Ask him about his work as a journalist and he holds forth like a modern-day Marxist, railing against injustice and criticizing the mainstream news media for focusing on the ruling class instead of “regular people.”
“I don’t like experts and authorities, and I don’t like writing about stuff in the normal way they consider news,” he said, explaining his belief that “noncelebrities” and “nonexperts” do a far better job of illuminating the human condition.
“Even thinking you’re the most enlightened, objective person in the world, you could never anticipate” all the points of view you get from ordinary people, he said. “And they end up being smarter than you could ever be.”
Despite his profound feeling for the problems of complete strangers, Mr. Bowe doesn’t seem to have as much awareness when it comes to the difficulties in his own life.
After repeated prodding, he recounted his romantic history, beginning with a high school relationship in which he and a girlfriend broke up and got back together “1,500 times.” During one of the separations, he said, he set her up with one of his best friends, which turned out to be an inspired pairing. (The two were still together when he went off to college.) Later, he said, he fell for a “deeply funny” film school classmate who was smart and creative. But during the year and a half they dated, they discovered that they were “awful at resolving problems.”
In his 30s — when he alternated between “long stretches of being alone” and “one-night stands or lame affairs,” he said — he was focused almost entirely on his career: “I wanted to put writing first, so I could earn a living doing it. I wanted to make sure I could do what I wanted to do.”
Once he fell in love with the woman in Saipan, though, he spent two years traveling back and forth while they hatched a plan for her move to New York. Eventually, it became clear that the plan was unrealistic. “You know that idea that true love conquers all?” he said. “It can conquer a hell of a lot, but it can’t conquer everything.”
As to why his previous relationships didn’t work out, either, he volunteered: “I can be oblivious. I don’t think I’m ever mean or whatever. But I think I can just be thoughtless sometimes. You can’t ever be thoughtful enough.”
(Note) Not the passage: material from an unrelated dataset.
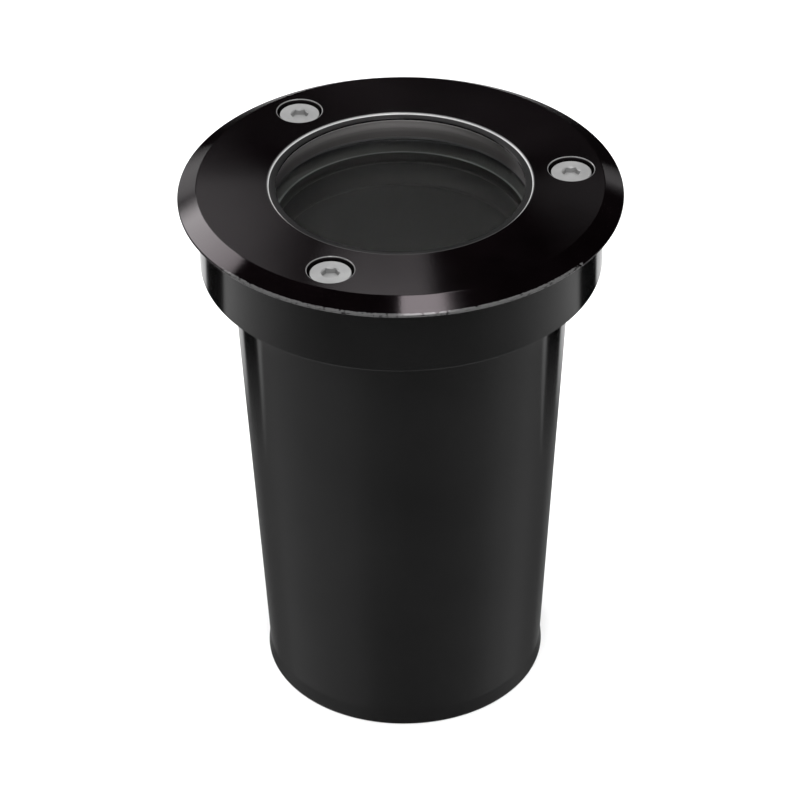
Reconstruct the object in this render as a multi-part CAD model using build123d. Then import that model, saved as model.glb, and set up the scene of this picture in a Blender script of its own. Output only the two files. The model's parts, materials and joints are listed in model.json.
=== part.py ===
from build123d import *
import os
from math import cos, pi, radians, sin, tan

# In-ground well light: a ground sleeve with its base cap, a sealed die-cast fixture that holds a
# twist-lock lamp, and a screwed cover ring over thick glass.
# Millimetres, +Z up. The origin is at the centre of the base, on the surface that the sleeve stands on.

# ---- driving dimensions -------------------------------------------------------------------------

total_height = 144.0  # base to the flat top of the cover

# cover ring
cover_r = 55.0
cover_flat_r = 50.3  # the flat top ends here and the chamfer begins
chamfer_drop = 2.65
cover_edge = 0.55  # upright edge under the chamfer
window_rim_r = 32.7  # edge of the window in the flat top
window_rim_step = 0.4
window_lip_r = 30.8  # thin lip that overhangs the window's wall
window_lip_slope = 0.1
window_lip_t = 0.8
window_r = 32.0
window_groove = 0.15  # the lower part of the wall is this much wider
window_groove_depth = 4.0
hub_drop = 2.0  # the hub stands this far below the rim, inside the collar
skirt_t = 4.5  # the skirt presses on the gasket's upper lip
edge_break = 0.15  # on the cover's sharp edges

# cover screws: M6, low heads with a hexagon socket
screw_circle_r = 42.5
screw_count = 3
first_screw_angle = 6.7
screw_head_r = 5.0
screw_head_h = 2.2
screw_head_chamfer = 0.2
screw_head_sink = 0.8  # the head lies this far below the flat top
counterbore_r = 5.65
counterbore_chamfer = 0.25
socket_flats = 4.0
socket_depth = 1.5
m6_r = 3.0
screw_length = 14.0
screw_hole_r = 3.3

# glass and its gasket
glass_depth = 7.4  # flat top of the cover to the top of the glass
glass_r = 37.0
glass_t = 8.0
glass_bevel = 0.5
gasket_lip_t = 0.6
gasket_lip_r = 33.0
gasket_seat_t = 1.0
gasket_wall_t = 1.4
gasket_flange_t = 1.0
gasket_flange_r = 47.2
gasket_fit = 0.2  # the gasket's wall to the body's pocket

# ground sleeve
collar_r = 50.1
collar_wall_t = 1.7
collar_h = 19.0
sleeve_wall_t = 2.0
tube_top_r = 42.35  # outside, under the collar
tube_foot_r = 36.15  # outside, on the base cap
collar_break = 0.5  # on the collar's lower edge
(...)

What would the women he’s dated say?
“There’s the impotency problem,” he deadpanned. “That’s a joke.”
Pouring mint tea into two glasses, he explained that while he has no regrets about his past, he still wants nothing more than to fall in love and start a family. “At a certain point, one wants it all to stop, and just to settle down and be boring and normal,” he said. “And that’s absolutely who I’ve become now. I will be the happiest person on this planet when I have kids. I do think it’s a bummer to be playing around with your kids in your 50s as opposed to in your 30s, but that’s the way the cookie crumbled.”
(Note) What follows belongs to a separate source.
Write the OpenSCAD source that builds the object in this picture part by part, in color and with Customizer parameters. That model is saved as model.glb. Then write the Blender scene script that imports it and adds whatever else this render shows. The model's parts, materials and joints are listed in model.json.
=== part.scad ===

Later, in one of several late-night phone calls when Mr. Bowe seemed less guarded, he speculated about his chances of finding love at this point in his life. “I think it’s a very arrogant gamble I made in a way,” he said. “I’ll have time to set up a career that fulfills my spiritual goals and then have time for a relationship afterwards. If I’m right, then I’m the coolest guy in the world. If I’m wrong, I’m a loser.”
Over the years, he admitted, friends have accused him of being afraid of intimacy. “But pretty much all of those friends wanted to be artists or filmmakers or writers, and none of them are,” he said.
“The goal was always to avoid being that surly alcoholic guy who didn’t live up to his dreams and blamed the wife and kids for that,” he added. “So, you make your calculations, you roll the dice and you hope you’re right that there’s time after you make it to then join the human race and have a normal emotional life.”